== PROBLEM DETAILS ==
Output, word for word, every line from the start of the listing down to and including the line that contains "bmesh.ops.translate(bm, verts=bm.verts, vec=flatPoint(handAxis))"; include nothing else.

— Start INFORMATION PROVIDED —

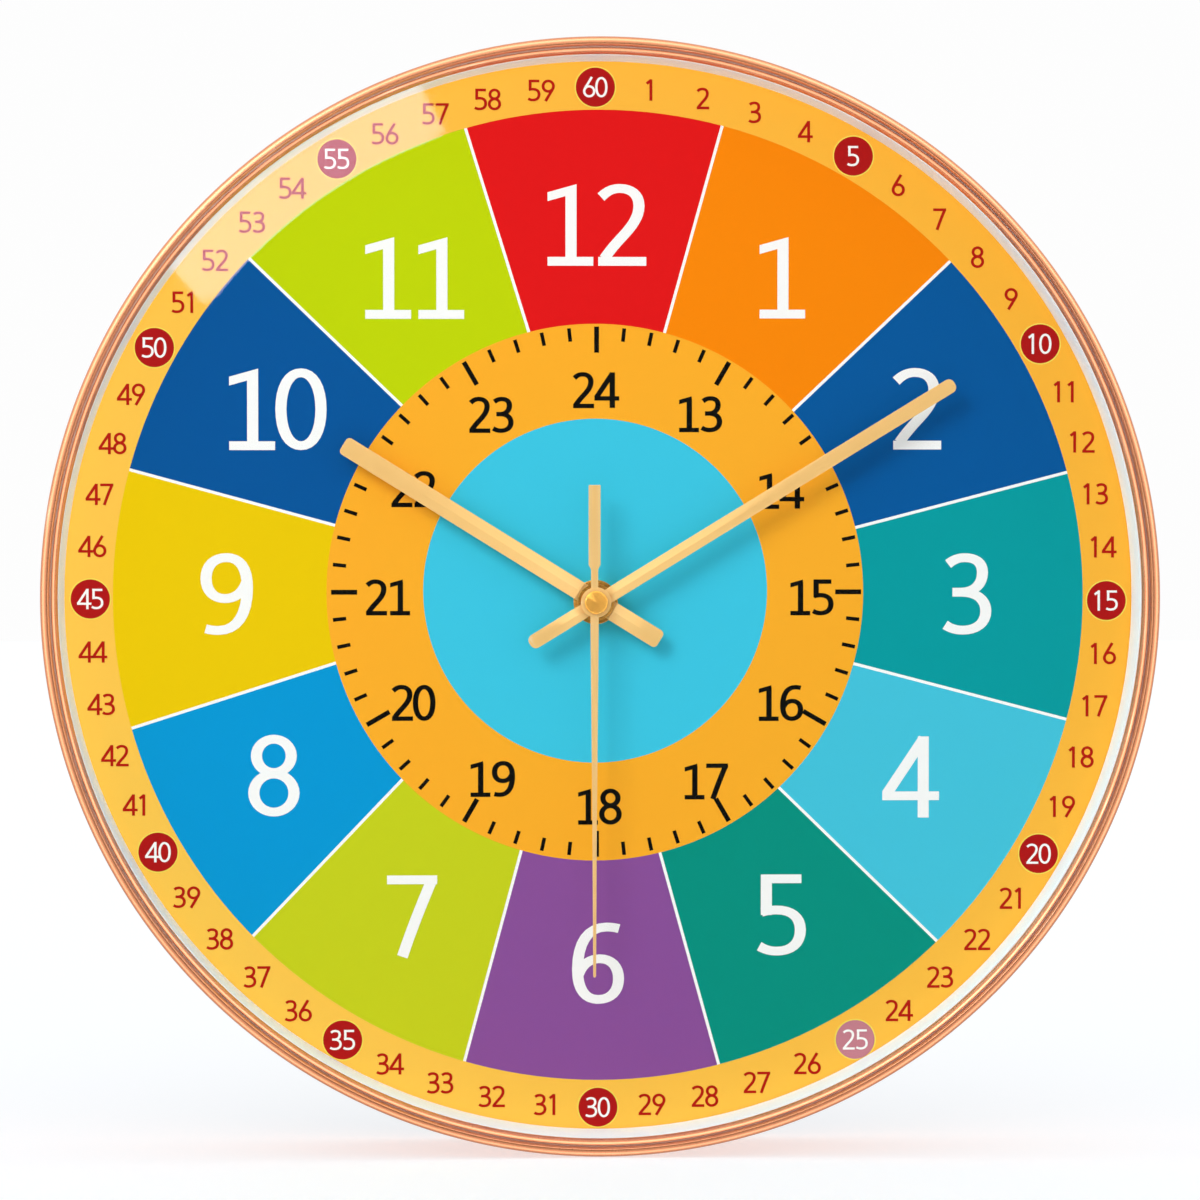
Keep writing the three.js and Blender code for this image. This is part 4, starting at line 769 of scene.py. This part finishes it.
def handStations(length, half, endRound, hubReach, ridge):
    # full width from inside the hub to the rounded corners of the end, with a ridge that fades outwards
    root, fade, steps = hubReach + 2, 0.85, 6
    stations = [(hubReach - 1.2, half, 0.0), (hubReach, half, ridge * 0.9), (root, half, ridge)]
    flatEnd = length - endRound
    for share in (0.25, 0.5, 0.75, 1):
        stations.append((root + (flatEnd - root) * share, half, ridge * (1 - fade * share)))
    for k in range(1, steps + 1):
        turn = math.radians(90 * k / steps)
        distance, inset = flatEnd + endRound * math.sin(turn), endRound * (1 - math.cos(turn))
        stations.append((distance, half - inset, ridge * (1 - fade) * (1 - k / steps)))
    return stations


def turnHand(bm, angle):
    # turns a hand drawn towards 12 and sets it on its axis
    bmesh.ops.rotate(bm, verts=bm.verts, cent=(0, 0, 0), matrix=Matrix.Rotation(math.radians(angle), 3, "Y"))
    bmesh.ops.translate(bm, verts=bm.verts, vec=flatPoint(handAxis))


def softEdges(bm, offset, least=40, segments=2):
    sharp = [e for e in bm.edges if len(e.link_faces) == 2 and e.calc_face_angle(0) > math.radians(least)]
    bmesh.ops.bevel(bm, geom=sharp, offset=offset * mm, segments=segments, profile=0.5, affect="EDGES",
                    material=-1, clamp_overlap=True)


def handMaterial(name, angle, **shade):
    # the drawn grain of anodised aluminium follows the hand's own length
    material = shadeMaterial(name, {**metalLooks["goldAnodised"], **shade})
    for node in material.node_tree.nodes:
        if node.type == "MAPPING":
            node.inputs["Rotation"].default_value = (0, -math.radians(angle), 0)
            node.inputs["Scale"].default_value = (1, 1, 0.04)
    return material


def straightHand(name, hand, body, node):
    bm = bmesh.new()
    half = hand["width"] / 2
    for length, direction in ((hand["length"], 1), (hand["tail"], -1)):
        stations = handStations(length, half, hand["endRound"], hand["sink"], hand["ridge"])
        blade(bm, stations, hand, hand["thickness"], direction)
    softEdges(bm, 0.08)
    top = hand["rear"] + hand["thickness"]
    hubSection = softened([(hand["bore"], hand["rear"]), (hand["hub"], hand["rear"]), (hand["hub"], top),
                           (hand["sink"], top), (hand["bore"], top)], hubRounding)
    bladeFaces = set(bm.faces)
    spun(bm, hubSection, 72)
    for face in bm.faces:
        face.material_index = face not in bladeFaces
    turnHand(bm, hand["angle"])
    gold = handMaterial(name + "_gold", hand["angle"])
    finishPiece(bm, name, [gold, finishes["turnedBrass"]], body, [node], "hand_gold", smoothAngle=15)


straightHand("hour_pointer", hourHand, "hour_group", "hour_hand")
straightHand("minute_pointer", minuteHand, "minute_group", "minute_hand")


def sweepHand():
    bm = bmesh.new()
    ridge = secondHand["ridge"]
    for stations, direction in ((secondHand["blade"], 1), (secondHand["tail"], -1)):
        shaped = [(distance, half, ridge) for distance, half in stations]
        blade(bm, shaped, secondHand, secondHand["thickness"] - ridge, direction)
    softEdges(bm, 0.05, 50, 1)
    top = secondHand["rear"] + secondHand["thickness"]
    spun(bm, softened([(secondHand["bore"], secondHand["rear"]), (secondHand["hub"], secondHand["rear"]),
                       (secondHand["hub"], top), (secondHand["bore"], top)], hubRounding), 72)
    turnHand(bm, secondHand["angle"])
    gold = handMaterial("second_gold", secondHand["angle"], colour="#fccb80")
    finishPiece(bm, "second_pointer", [gold], "second_group", ["second_hand"], "hand_gold")


sweepHand()
cap = {
    "section": [(0, 32.3, 0), (3.0, 32.3), (3.15, 32.45), (3.15, 32.95, 0.12), (2.8, 33.2),
                (0.2, 33.78, 0.05), (0, 33.8, 0)],
    "rounding": 0.1,
}
# the two points on the axis stay single
spunPiece("hub_button", softened(cap["section"], cap["rounding"])[3:-3], finishes["turnedBrass"],
          "second_group", ["hub_cap"], "brass", 96, handAxis, smoothAngle=30)
print("hands and hub made")

carried = {
    "blackMouldedAbs": ["back_cover", "movement_front_case", "chip_blob"],
    "greyMouldedAbs": ["movement_back_case", "setting_knob"],
    "platedSteel": ["coil_core", "stator_plate", "quartz_crystal", "battery_contact_negative",
                    "battery_contact_positive"] + [f"back_screw_{i}" for i in range(1, 7)],
    "turnedBrass": ["threaded_bush", "dial_washer", "dial_nut", "cannon_pinion", "hour_hand_collet",
                    "minute_hand_collet", "second_hand_tube"],
    "naturalAcetal": ["train_bridge", "coil_bobbin", "rotor_pinion", "fifth_wheel", "seconds_wheel",
                      "third_wheel", "centre_wheel", "minute_wheel", "hour_wheel", "setting_arbor"],
    "sheetRubber": ["rubber_washer"],
    "phenolicLaminate": ["circuit_board"],
    "sinteredFerrite": ["rotor_magnet"],
    "enamelledCopper": ["coil_winding"],
    "shrunkSleeve": ["battery_cell"],
}
for finish, names in carried.items():
    for name in names:
        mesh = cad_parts[name].data
        mesh.materials.clear()
        mesh.materials.append(finishes[finish])
print("CAD pieces dressed:", sum(len(names) for names in carried.values()))

view = {
    "azimuth": -2.0,
    "elevation": 1.5,
    "distance": 1.35,
    "sensor": 36,
    "rimPlane": 0.015,
    "widthAtRim": 0.3223,
    "aim": (0.0001, 0, -0.00102),
}


def setCamera():
    camera = bpy.data.cameras.new("portrait_camera")
    camera.sensor_width = view["sensor"]
    camera.lens = view["sensor"] * (view["distance"] - view["rimPlane"]) / view["widthAtRim"]
    obj = bpy.data.objects.new("portrait_camera", camera)
    scene.collection.objects.link(obj)
    azimuth, elevation = math.radians(view["azimuth"]), math.radians(view["elevation"])
    away = Vector((math.sin(azimuth) * math.cos(elevation), -math.cos(azimuth) * math.cos(elevation),
                   math.sin(elevation)))
    obj.location = Vector(view["aim"]) + away * view["distance"]
    obj.rotation_euler = (-away).to_track_quat("-Z", "Y").to_euler()
    scene.camera = obj


setCamera()

paperSweep = {
    "size": 4,
    "height": -0.1502,
    "colour": (0.9, 0.935, 0.945, 1),
    # the camera sees this share of it lit from within, which keeps it white, and the rest keeps the shadow
    "litShare": 0.4,
    "litColour": (0.955, 0.968, 1, 1),
    "litStrength": 1.5,
}


def stageFloor():
    bm = bmesh.new()
    bmesh.ops.create_grid(bm, x_segments=4, y_segments=4, size=paperSweep["size"])
    mesh = bpy.data.meshes.new("studio_floor")
    bm.to_mesh(mesh)
    bm.free()
    floor = bpy.data.objects.new("studio_floor", mesh)
    floor.location = (0, 0, paperSweep["height"])
    scene.collection.objects.link(floor)
    material = emptyMaterial("whitePaperSweep")
    path = addNode(material, "ShaderNodeLightPath")
    share = addNode(material, "ShaderNodeMath", {"operation": "MULTIPLY", 1: paperSweep["litShare"]},
                    {0: path.outputs["Is Camera Ray"]})
    matt = addNode(material, "ShaderNodeBsdfDiffuse", {"Color": paperSweep["colour"]})
    white = addNode(material, "ShaderNodeEmission",
                    {"Color": paperSweep["litColour"], "Strength": paperSweep["litStrength"]})
    mix = addNode(material, "ShaderNodeMixShader", links={
        0: share.outputs[0], 1: matt.outputs[0], 2: white.outputs[0]})
    clear = addNode(material, "ShaderNodeBsdfTransparent")
    seen = addNode(material, "ShaderNodeMixShader", links={
        0: path.outputs["Is Glossy Ray"], 1: mix.outputs[0], 2: clear.outputs[0]})
    addNode(material, "ShaderNodeOutputMaterial", links={"Surface": seen.outputs[0]})
    mesh.materials.append(material)


stageFloor()


def addLamp(name, where, target, size, power, colour=(1, 1, 1)):
    lamp = bpy.data.lights.new(name, "AREA")
    lamp.shape = "RECTANGLE"
    lamp.size, lamp.size_y = size
    lamp.energy = power
    lamp.color = colour
    obj = bpy.data.objects.new(name, lamp)
    obj.location = where
    obj.rotation_euler = (Vector(target) - Vector(where)).to_track_quat("-Z", "Y").to_euler()
    scene.collection.objects.link(obj)
    return obj


key = {
    "where": (-0.95, -1.25, 1.0),
    "size": (0.8, 0.8),
    "power": 18,
    "glint": 7,
}
keyLamp = addLamp("key_softbox", key["where"], (0, 0, 0), key["size"], key["power"])
# what shines mirrors a dimmer panel at the same place, so that no highlight burns out
glintLamp = addLamp("key_glint", key["where"], (0, 0, 0), key["size"], key["glint"])
keyLamp.visible_glossy = False
glintLamp.visible_diffuse = False


def spareFrom(lamp, role, names):
    # the named pieces block no light of this lamp, or catch none of it
    spared = bpy.data.collections.new(lamp.name + "_" + role)
    for name in names:
        spared.objects.link(bpy.data.objects[name])
    for entry in spared.collection_objects:
        entry.light_linking.link_state = "EXCLUDE"
    setattr(lamp.light_linking, role, spared)


# the photographed rim and spacer throw no shadow on the dial, and the floor has only a soft one
for lamp in (keyLamp, glintLamp):
    spareFrom(lamp, "blocker_collection", ["rim_ring", "bezel_slope", "spacer_wall"])
spareFrom(keyLamp, "receiver_collection", ["studio_floor"])


window = {
    "angles": (307, 341),  # the dial angles between which the glass mirrors it
    "slope": (131.5, 138.5, 145.5),  # inner, middle and outer radius of the glass's sloping edge
    "slopeRise": 0.6,
    "reach": 0.8,
    "spare": 0.012,  # added to the height of the panel
    "radiance": 7.1,
    "colour": (0.68, 0.71, 0.92),
}


def windowPanel():
    # cool daylight at the upper left: a slim light panel where the glass's sloping edge mirrors it
    tilt = math.atan(glass["crown"] / (glass["lipRadius"] - glass["flatRadius"]))
    start, end = window["angles"]
    inner, half, outer = window["slope"]
    depth = glass["rear"] + glass["thickness"] + window["slopeRise"]
    spots = []
    between = (start + end) / 2
    for angle, radius in ((start, half), (end, half), (between, inner), (between, outer)):
        turn = math.radians(angle)
        point = place(radius * math.sin(turn), radius * math.cos(turn), depth)
        normal = Vector((math.sin(tilt) * math.sin(turn), -math.cos(tilt), math.sin(tilt) * math.cos(turn)))
        ray = (point - scene.camera.location).normalized()
        mirrored = ray - 2 * ray.dot(normal) * normal
        spots.append(point + mirrored * window["reach"])
    middle = (spots[0] + spots[1] + spots[2] + spots[3]) / 4
    long = spots[1] - spots[0]
    towards = -middle.normalized()
    side = long.normalized()
    up = side.cross(towards).normalized()
    heights = [(p - middle).dot(up) for p in spots]
    high = max(heights) - min(heights) + window["spare"]
    lamp = addLamp("window_panel", middle, (0, 0, 0), (long.length, high),
                   window["radiance"] * math.pi * long.length * high, window["colour"])
    lamp.matrix_world = Matrix((
        (side.x, -up.x, -towards.x, middle.x), (side.y, -up.y, -towards.y, middle.y),
        (side.z, -up.z, -towards.z, middle.z), (0, 0, 0, 1)))


windowPanel()

room = {
    "ambient": 0.79,
    "white": 0.985,
    # what shines sees this strength at each angle from straight in front: a dim patch that keeps the glass
    # clear, pale walls, bright side panels and white behind
    "rings": [(0, 0.02), (18, 0.02), (24, 1.2), (43, 1.3), (50, 4.3), (65, 4.3), (75, 1.2), (115, 1.0)],
    # a little brighter towards the ceiling: between these two heights, from this factor to that
    "height": (-0.5, 0.5, 0.85, 1.15),
}


def studioWorld():
    # plain ambient light, white for the camera, and a soft room for what shines
    world = bpy.data.worlds.new("studio_tent")
    scene.world = world
    world.use_nodes = True
    world.node_tree.nodes.clear()
    path = addNode(world, "ShaderNodeLightPath")
    direction = addNode(world, "ShaderNodeTexCoord").outputs["Generated"]
    split = addNode(world, "ShaderNodeSeparateXYZ", links={0: direction})
    towards = addNode(world, "ShaderNodeMath", {"operation": "MULTIPLY", 1: -1}, {0: split.outputs["Y"]})
    angle = addNode(world, "ShaderNodeMath", {"operation": "ARCCOSINE"}, {0: towards.outputs[0]})
    share = addNode(world, "ShaderNodeMath", {"operation": "DIVIDE", 1: math.pi}, {0: angle.outputs[0]})
    ramp = addNode(world, "ShaderNodeValToRGB", links={"Fac": share.outputs[0]})
    brightest = max(level for _, level in room["rings"])
    elements = ramp.color_ramp.elements
    elements.remove(elements[0])
    for i, (degrees, level) in enumerate(room["rings"]):
        spot = elements[0] if i == 0 else elements.new(degrees / 180)
        spot.position = degrees / 180
        spot.color = (level / brightest,) * 3 + (1,)
    scaled = addNode(world, "ShaderNodeMath", {"operation": "MULTIPLY", 1: brightest},
                     {0: ramp.outputs["Color"]})
    low, high, start, end = room["height"]
    lift = addNode(world, "ShaderNodeMapRange",
                   {"From Min": low, "From Max": high, "To Min": start, "To Max": end},
                   {"Value": split.outputs["Z"]})
    strength = addNode(world, "ShaderNodeMath", {"operation": "MULTIPLY"},
                       {0: scaled.outputs[0], 1: lift.outputs["Result"]}).outputs[0]
    glossy = addNode(world, "ShaderNodeBackground", {"Color": (1, 1, 1, 1)}, {"Strength": strength})
    ambient = addNode(world, "ShaderNodeBackground", {"Color": (1, 1, 1, 1), "Strength": room["ambient"]})
    white = addNode(world, "ShaderNodeBackground", {"Color": (room["white"],) * 3 + (1,), "Strength": 1.0})
    first = addNode(world, "ShaderNodeMixShader", links={
        0: path.outputs["Is Glossy Ray"], 1: ambient.outputs[0], 2: glossy.outputs[0]})
    second = addNode(world, "ShaderNodeMixShader", links={
        0: path.outputs["Is Camera Ray"], 1: first.outputs[0], 2: white.outputs[0]})
    third = addNode(world, "ShaderNodeMixShader", links={
        0: path.outputs["Is Transmission Ray"], 1: second.outputs[0], 2: white.outputs[0]})
    addNode(world, "ShaderNodeOutputWorld", links={"Surface": third.outputs[0]})


studioWorld()
print("room, lamps and camera set")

— End INFORMATION PROVIDED —

== EXERCISE ANSWER ==
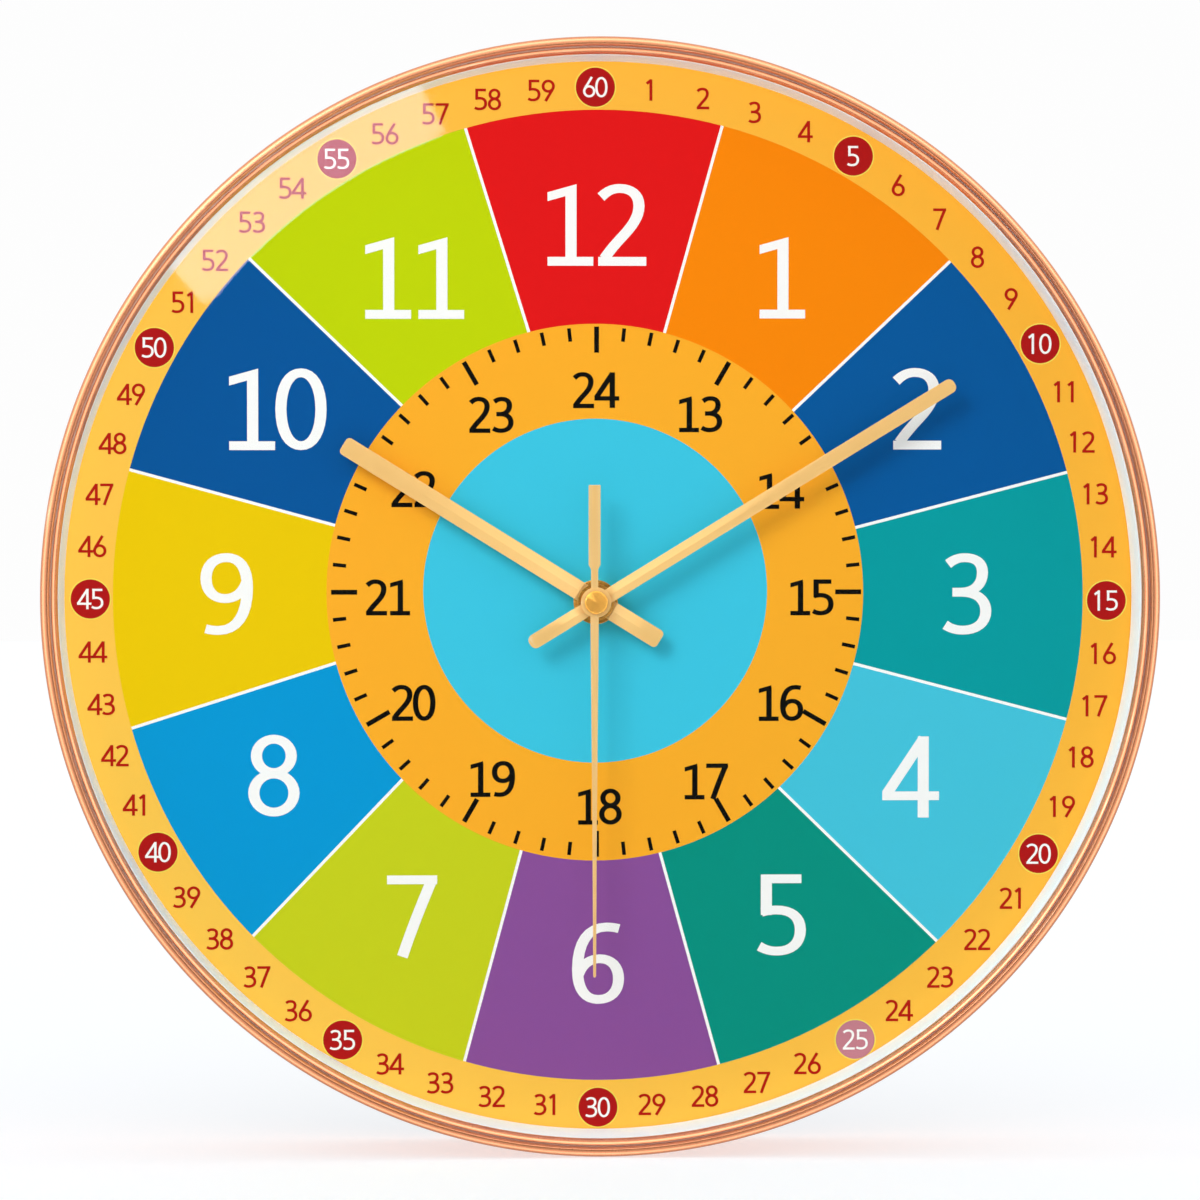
Keep writing the three.js and Blender code for this image. This is part 4, starting at line 769 of scene.py. This part finishes it.
def handStations(length, half, endRound, hubReach, ridge):
    # full width from inside the hub to the rounded corners of the end, with a ridge that fades outwards
    root, fade, steps = hubReach + 2, 0.85, 6
    stations = [(hubReach - 1.2, half, 0.0), (hubReach, half, ridge * 0.9), (root, half, ridge)]
    flatEnd = length - endRound
    for share in (0.25, 0.5, 0.75, 1):
        stations.append((root + (flatEnd - root) * share, half, ridge * (1 - fade * share)))
    for k in range(1, steps + 1):
        turn = math.radians(90 * k / steps)
        distance, inset = flatEnd + endRound * math.sin(turn), endRound * (1 - math.cos(turn))
        stations.append((distance, half - inset, ridge * (1 - fade) * (1 - k / steps)))
    return stations


def turnHand(bm, angle):
    # turns a hand drawn towards 12 and sets it on its axis
    bmesh.ops.rotate(bm, verts=bm.verts, cent=(0, 0, 0), matrix=Matrix.Rotation(math.radians(angle), 3, "Y"))
    bmesh.ops.translate(bm, verts=bm.verts, vec=flatPoint(handAxis))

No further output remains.